Russia would not have invaded Ukraine had it been a member of NATO, Finnish Prime Minister Sanna Marin said Tuesday, adding that was the primary motivation for her country’s application to join the military alliance.
Marin said she was “sure” that Vladimir Putin would not have launched the invasion had Kyiv already been a member. “We can look down the history and ask ourselves the question, should Ukraine already be a member of NATO?” she told the World Economic Forum meeting in Davos, Switzerland, adding that “then there wouldn’t be a war in Ukraine and this is why also Finland, Sweden is ratifying a NATO membership.”
She added that in 2014 when Russia attacked Crimea, Europe and its allies should have acted more robustly. “We need to learn from this day,” Marin told the gathering of high-level politicians and business people in the Swiss Alps.

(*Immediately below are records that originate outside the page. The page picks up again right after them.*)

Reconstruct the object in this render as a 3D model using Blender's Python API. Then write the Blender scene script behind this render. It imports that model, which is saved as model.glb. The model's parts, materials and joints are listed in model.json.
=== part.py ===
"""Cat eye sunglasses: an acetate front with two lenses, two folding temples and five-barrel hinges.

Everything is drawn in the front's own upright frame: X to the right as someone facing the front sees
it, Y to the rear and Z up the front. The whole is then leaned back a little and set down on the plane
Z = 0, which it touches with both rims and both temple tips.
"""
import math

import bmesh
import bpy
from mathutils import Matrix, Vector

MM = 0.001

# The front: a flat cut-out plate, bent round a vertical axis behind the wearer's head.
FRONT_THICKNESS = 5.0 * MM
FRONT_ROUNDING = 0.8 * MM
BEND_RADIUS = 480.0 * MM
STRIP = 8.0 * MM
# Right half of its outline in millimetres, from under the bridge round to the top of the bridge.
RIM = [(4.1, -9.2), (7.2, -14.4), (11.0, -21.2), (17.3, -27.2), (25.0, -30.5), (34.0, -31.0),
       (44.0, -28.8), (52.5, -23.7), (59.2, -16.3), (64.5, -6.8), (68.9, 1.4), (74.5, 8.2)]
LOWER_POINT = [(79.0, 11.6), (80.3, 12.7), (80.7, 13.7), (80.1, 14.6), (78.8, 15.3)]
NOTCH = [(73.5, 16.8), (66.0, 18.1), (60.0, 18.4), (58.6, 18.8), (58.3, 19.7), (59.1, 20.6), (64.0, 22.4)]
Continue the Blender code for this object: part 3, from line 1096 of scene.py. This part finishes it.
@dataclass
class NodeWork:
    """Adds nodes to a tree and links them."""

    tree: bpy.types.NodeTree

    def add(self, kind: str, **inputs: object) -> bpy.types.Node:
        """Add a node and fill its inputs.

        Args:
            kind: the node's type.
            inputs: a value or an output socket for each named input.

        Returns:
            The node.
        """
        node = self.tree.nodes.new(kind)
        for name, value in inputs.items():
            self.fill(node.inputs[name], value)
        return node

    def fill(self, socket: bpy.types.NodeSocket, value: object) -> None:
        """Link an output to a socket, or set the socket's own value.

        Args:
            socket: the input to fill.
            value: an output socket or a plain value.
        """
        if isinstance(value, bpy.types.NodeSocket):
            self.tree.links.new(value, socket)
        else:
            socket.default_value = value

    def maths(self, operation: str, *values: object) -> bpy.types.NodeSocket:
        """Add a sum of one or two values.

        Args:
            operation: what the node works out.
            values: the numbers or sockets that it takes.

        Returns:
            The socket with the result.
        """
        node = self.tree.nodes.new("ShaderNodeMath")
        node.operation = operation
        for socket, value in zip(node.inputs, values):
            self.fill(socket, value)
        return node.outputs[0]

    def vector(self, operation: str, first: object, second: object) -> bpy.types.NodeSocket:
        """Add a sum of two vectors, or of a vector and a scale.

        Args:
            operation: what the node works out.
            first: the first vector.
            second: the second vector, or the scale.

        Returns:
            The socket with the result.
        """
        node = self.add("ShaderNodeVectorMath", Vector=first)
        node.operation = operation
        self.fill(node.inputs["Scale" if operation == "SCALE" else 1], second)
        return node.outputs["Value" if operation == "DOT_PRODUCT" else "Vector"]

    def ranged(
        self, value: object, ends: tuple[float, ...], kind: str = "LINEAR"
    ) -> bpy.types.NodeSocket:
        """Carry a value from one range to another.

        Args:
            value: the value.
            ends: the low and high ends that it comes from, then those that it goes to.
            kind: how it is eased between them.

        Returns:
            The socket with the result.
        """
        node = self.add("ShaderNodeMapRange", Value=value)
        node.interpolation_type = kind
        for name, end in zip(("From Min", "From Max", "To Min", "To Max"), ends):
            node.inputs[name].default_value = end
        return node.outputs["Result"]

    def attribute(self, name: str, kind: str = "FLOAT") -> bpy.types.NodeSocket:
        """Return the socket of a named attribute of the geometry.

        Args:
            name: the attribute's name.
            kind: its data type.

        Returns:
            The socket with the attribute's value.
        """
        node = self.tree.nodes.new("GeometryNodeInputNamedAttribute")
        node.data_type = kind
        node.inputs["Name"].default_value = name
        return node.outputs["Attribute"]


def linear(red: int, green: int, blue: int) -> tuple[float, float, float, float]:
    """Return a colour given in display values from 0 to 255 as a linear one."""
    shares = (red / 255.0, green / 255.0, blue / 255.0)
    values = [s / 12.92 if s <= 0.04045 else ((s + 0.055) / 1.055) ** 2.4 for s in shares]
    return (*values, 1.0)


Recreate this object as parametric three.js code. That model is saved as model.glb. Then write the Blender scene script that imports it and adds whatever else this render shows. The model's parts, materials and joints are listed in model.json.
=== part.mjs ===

“We want to become a member of NATO because we don’t ever again want war in Finland,” she said, adding that she hoped the ratification process for Sweden and Finland would go “as fast as possible.”
Hungary and Turkey still need to ratify the joint NATO bid of Sweden and Finland.
While Budapest has said it would support the military bloc’s latest expansion and sign off on it early this year, Ankara has yet to follow suit.
“There shouldn’t be any problems and I have also personally talked with [Turkish] President [Recep Tayyip] Erdoğan and he said what he has said also in public, that there isn’t that big of issues with Finland, maybe some with Sweden, but for our perspective, it’s very important that Finland and Sweden are going to NATO together because we are sharing the same security,” Marin said.